Task instructions
Gather all lines from the material that contain "MESH".

>> begin Supplied information

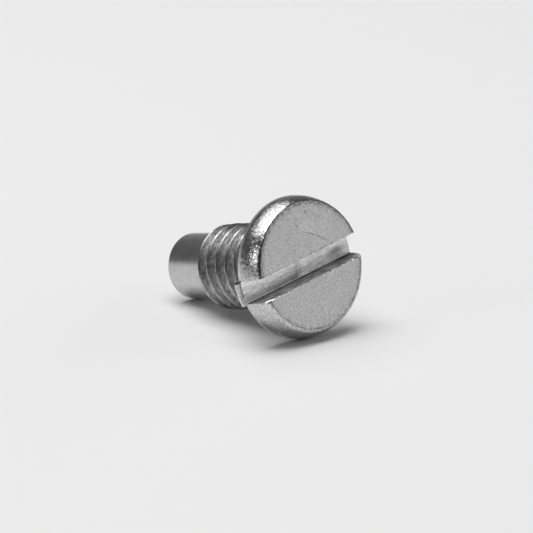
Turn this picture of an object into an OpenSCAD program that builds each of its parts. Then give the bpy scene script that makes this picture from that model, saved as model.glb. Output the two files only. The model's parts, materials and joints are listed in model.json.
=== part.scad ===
// Magnetic drain plug: a slotted screw turned from one bar, with a rod magnet bonded in its tip.
// In the plug's own frame the seat under the head is z = 0, the head is above it and the tip
// below it, and the slot runs along Y. The plug is then laid down as it rests on a flat surface.

/* [Head] */
// Diameter of the head
head_d = 15.5; // [12:0.5:20]
// Thickness of the head on its axis
head_t = 3.15; // [2.5:0.05:6]
// Radius of the long curve round the rim
rim_r = 4.6; // [4:0.1:9]
// Height of the straight band below that curve
rim_band = 0.7; // [0.4:0.1:1.5]
// Rounding of the head's lower edge
seat_edge_r = 0.3; // [0.1:0.05:0.4]
// How far the ground face leans from square, in degrees
face_lean = 1.9; // [0:0.1:5]
// Which way the face leans, in degrees from the slot. The thick side is heavy and lies lowest.
face_lean_turn = 75; // [0:1:359]

/* [Slot] */
// Width of the slot
slot_w = 2.6; // [1:0.1:4]
// Metal left between the slot's floor and the seat
slot_web = 0.45; // [0.3:0.05:1.5]

/* [Thread] */
// Outer diameter of the thread, 3/8 in
thread_d = 9.525; // [8:0.005:12]
// Pitch of the thread, 16 to the inch
thread_pitch = 1.5875; // [1:0.0005:2]
// From the seat to the shoulder where the tip starts
thread_end = 12.05; // [9:0.05:25]
// Length of the plain neck under the head, which leaves room for a washer
neck_l = 1.7; // [0.8:0.1:3]
// Rounding where the neck meets the seat
neck_fillet = 0.4; // [0.1:0.1:0.6]
// Length of the chamfer where the thread starts
lead_l = 1.2; // [0.8:0.1:2]

/* [Tip] */
// Diameter of the smooth tip
tip_d = 7.4; // [6.6:0.1:7.6]
// Length of the smooth tip
tip_l = 5.85; // [3:0.05:15]
// Rounding of the tip's end
tip_edge_r = 0.45; // [0.1:0.05:0.8]

/* [Magnet] */
// Diameter of the magnet
magnet_d = 5; // [3:0.1:5.2]
// Length of the magnet
magnet_l = 8; // [3:0.5:10]
// Gap round the magnet for its adhesive
magnet_gap = 0.05; // [0.02:0.01:0.15]
// How far the magnet sits below the tip's end
magnet_recess = 0.3; // [0:0.1:1]
// Chamfer at the mouth of the magnet's hole
mouth_chamfer = 0.25; // [0.1:0.05:0.4]

/* [How it lies] */
// How far the slot has turned from level
slot_turn = 10.5; // [-90:0.5:90]

/* [Hidden] */
$fn = 128;

head_r = head_d / 2;
thread_r = thread_d / 2;
// Depth of an external 60 degree thread, as a share of its pitch
depth_share = 0.6134;
thread_depth = depth_share * thread_pitch;
neck_r = thread_r - thread_depth;
tip_r = tip_d / 2;
plug_l = thread_end + tip_l;
bore_r = magnet_d / 2 + magnet_gap;
bore_l = magnet_l + magnet_recess;
// Least flat left on the tip's end, between its rounding and the chamfer of the hole
end_land = 0.05;
end_edge_r = min(tip_edge_r, tip_r - bore_r - mouth_chamfer - end_land);
// The shank's profile starts this far inside the head, below the slot's floor
shank_top = slot_web / 2;
// What cuts through a face runs this far past it
past = 1;
// The head before its face is ground is taller by more than the lean can lift the rim
blank_t = head_t + head_r * tan(face_lean) + past;

// The plug lies on two roundings: the head's lower edge and the tip's end. Their common tangent
// is the surface, so the axis slopes by the angle between it and the line of their centres.
lie_run = plug_l + seat_edge_r - end_edge_r;
lie_rise = (head_r - seat_edge_r) - (tip_r - end_edge_r);
lie_tilt = atan2(lie_rise, lie_run) - asin((end_edge_r - seat_edge_r) / norm([lie_run, lie_rise]));
seat_height = seat_edge_r + (head_r - seat_edge_r) * cos(lie_tilt) - seat_edge_r * sin(lie_tilt);
// The middle of the lying plug, between the tip's upper edge and the rim's foremost point
rim_front = rim_band * cos(lie_tilt) + (head_r - rim_r) * sin(lie_tilt) + rim_reach();
tip_back = plug_l * cos(lie_tilt) + tip_r * sin(lie_tilt);
seat_ahead = (tip_back - rim_front) / 2;

// How far the rim's curve reaches forward of its own centre, where the ground face ends it
function rim_reach() = let (
    up = head_t - rim_band,
    out = sqrt(rim_r * rim_r - up * up)
) up * cos(lie_tilt) + out * sin(lie_tilt);

module lay_down() {
    translate([seat_ahead, 0, seat_height])
        rotate([0, 90 - lie_tilt, 0])
        rotate([0, 0, slot_turn])
        children();
}

// What a rounding of radius e takes off an outer corner at r, z of a turned profile.
// The metal lies above z where inward is 1, and below it where inward is -1.
module corner_waste(r, z, e, inward) {
    difference() {
        translate([r - e, inward > 0 ? z - past : z - e])
            square([e + past, e + past]);
        translate([r - e, z + inward * e])
            circle(r = e);
    }
}

module head_blank() {
    rotate_extrude()
        difference() {
            intersection() {
                square([head_r, blank_t]);
                union() {
                    square([head_r, rim_band]);
                    translate([head_r - rim_r, rim_band])
                        circle(r = rim_r);
                }
            }
            corner_waste(head_r, 0, seat_edge_r, 1);
        }
}

// All that is kept below the ground face
module below_face() {
    side = 2 * (head_r + past);
    translate([0, 0, head_t])
        rotate([0, 0, face_lean_turn])
        rotate([-face_lean, 0, 0])
        translate([-side / 2, -side / 2, -side])
        cube(side);
}

module slot_cut() {
    translate([-slot_w / 2, -head_r - past, slot_web])
        cube([slot_w, head_d + 2 * past, blank_t]);
}

module head() {
    difference() {
        intersection() {
            head_blank();
            below_face();
        }
        slot_cut();
    }
}

// Neck, thread's outer cylinder, lead chamfer and tip, turned in one piece
module shank() {
    rotate_extrude()
        difference() {
            union() {
                polygon([
                    [0, shank_top],
                    [neck_r, shank_top],
                    [neck_r, -neck_l],
                    [thread_r, -neck_l - thread_depth],
                    [thread_r, -thread_end + lead_l],
                    [tip_r, -thread_end],
                    [tip_r, -plug_l],
                    [0, -plug_l]
                ]);
                // Fillet in the corner of neck and seat
                difference() {
                    translate([neck_r, -neck_fillet])
                        square([neck_fillet, neck_fillet + shank_top]);
                    translate([neck_r + neck_fillet, -neck_fillet])
                        circle(r = neck_fillet);
                }
            }
            corner_waste(tip_r, -plug_l, end_edge_r, 1);
        }
}

module magnet_hole() {
    translate([0, 0, -plug_l - past])
        cylinder(r = bore_r, h = bore_l + past);
    translate([0, 0, -plug_l])
        cylinder(r1 = bore_r + mouth_chamfer, r2 = bore_r, h = mouth_chamfer);
}

module plug_body() {
    color("silver")
        lay_down()
        difference() {
            union() {
                head();
                shank();
            }
            magnet_hole();
        }
}

module magnet() {
    color("dimgray")
        lay_down()
        translate([0, 0, -plug_l + magnet_recess])
        cylinder(r = magnet_d / 2, h = magnet_l);
}

plug_body();
magnet();
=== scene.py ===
"""Looks of a magnetic drain plug: a slotted screw turned from steel bar, a rod magnet in its tip.

The plug is modelled upright in millimetres in its own frame: the seat under the head is height 0,
the head is above it, the tip below it and the slot runs along Y. It is then laid down in the CAD
model's own place, which the frame's mounts give.
"""

import json
import math

import bpy
from mathutils import Matrix, Vector, noise


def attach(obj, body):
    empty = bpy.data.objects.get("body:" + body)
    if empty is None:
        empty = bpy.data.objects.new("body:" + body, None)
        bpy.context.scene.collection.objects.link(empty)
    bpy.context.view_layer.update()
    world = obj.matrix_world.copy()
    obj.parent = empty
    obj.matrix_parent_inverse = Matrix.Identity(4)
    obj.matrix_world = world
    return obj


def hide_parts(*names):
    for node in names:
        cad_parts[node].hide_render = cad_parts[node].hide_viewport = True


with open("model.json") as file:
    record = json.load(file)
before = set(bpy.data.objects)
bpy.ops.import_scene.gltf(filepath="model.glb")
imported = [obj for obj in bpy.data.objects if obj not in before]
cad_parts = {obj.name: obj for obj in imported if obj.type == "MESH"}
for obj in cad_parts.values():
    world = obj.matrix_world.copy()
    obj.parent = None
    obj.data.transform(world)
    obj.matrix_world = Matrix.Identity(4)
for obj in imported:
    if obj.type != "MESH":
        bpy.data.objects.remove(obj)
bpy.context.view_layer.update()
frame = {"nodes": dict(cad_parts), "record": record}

MM = 0.001
MOUNTS = {mount["name"]: mount for mount in frame["record"]["mounts"]}

# Sizes in millimetres, as in the CAD model
HEAD_R = 7.75
HEAD_T = 3.15
RIM_R = 4.6
RIM_BAND = 0.7
SEAT_EDGE_R = 0.3
FACE_LEAN = math.radians(1.9)
FACE_LEAN_TURN = math.radians(75)
SLOT_W = 2.6
SLOT_WEB = 0.45
SLOT_TURN = math.radians(10.5)
THREAD_R = 9.525 / 2
PITCH = 1.5875
DEPTH_SHARE = 0.6134
THREAD_DEPTH = DEPTH_SHARE * PITCH
NECK_R = THREAD_R - THREAD_DEPTH
NECK_L = 1.7
NECK_FILLET = 0.4
THREAD_END = 12.05
LEAD_L = 1.2
TIP_R = 3.7
TIP_L = 5.85
TIP_EDGE_R = 0.45
MAGNET_R = 2.5
MAGNET_L = 8
MAGNET_GAP = 0.05
MAGNET_RECESS = 0.3
MOUTH_CHAMFER = 0.25
BORE_R = MAGNET_R + MAGNET_GAP
PLUG_L = THREAD_END + TIP_L

# Steps round a full turn, on the turned surfaces and on the thread
TURN_STEPS = 480
THREAD_STEPS = 128
# A cutter runs this far past what it cuts
PAST = 1
# Points this near each other are welded into one
WELD = 1e-5
# A point or a face this near a surface counts as on it
TOUCH = 0.01


# -------------------------------------------------------------------------------------------------
# Where the plug lies, and how it is looked at
# -------------------------------------------------------------------------------------------------

HEADWARD = -Vector(MOUNTS["seat"]["axis"]).normalized()
ON_AXIS = Vector(MOUNTS["thread"]["pos_m"])
SEAT_CENTRE = ON_AXIS + HEADWARD * (Vector(MOUNTS["seat"]["pos_m"]) - ON_AXIS).dot(HEADWARD)
LIE_TILT = math.asin(HEADWARD.z)

LAY_DOWN = (
    Matrix.Translation(SEAT_CENTRE)
    @ Matrix.Rotation(math.pi / 2 - LIE_TILT, 4, "Y")
    @ Matrix.Rotation(SLOT_TURN, 4, "Z")
    @ Matrix.Scale(MM, 4)
)

VIEW_TURN = math.radians(39.70)
VIEW_RISE = math.radians(17.03)
VIEW_DISTANCE = 0.34874
VIEW_ASIDE = -0.002888
VIEW_ABOVE = 0.000040
LENS = 218.05
SENSOR = 36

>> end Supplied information

Result
cad_parts = {obj.name: obj for obj in imported if obj.type == "MESH"}
    if obj.type != "MESH":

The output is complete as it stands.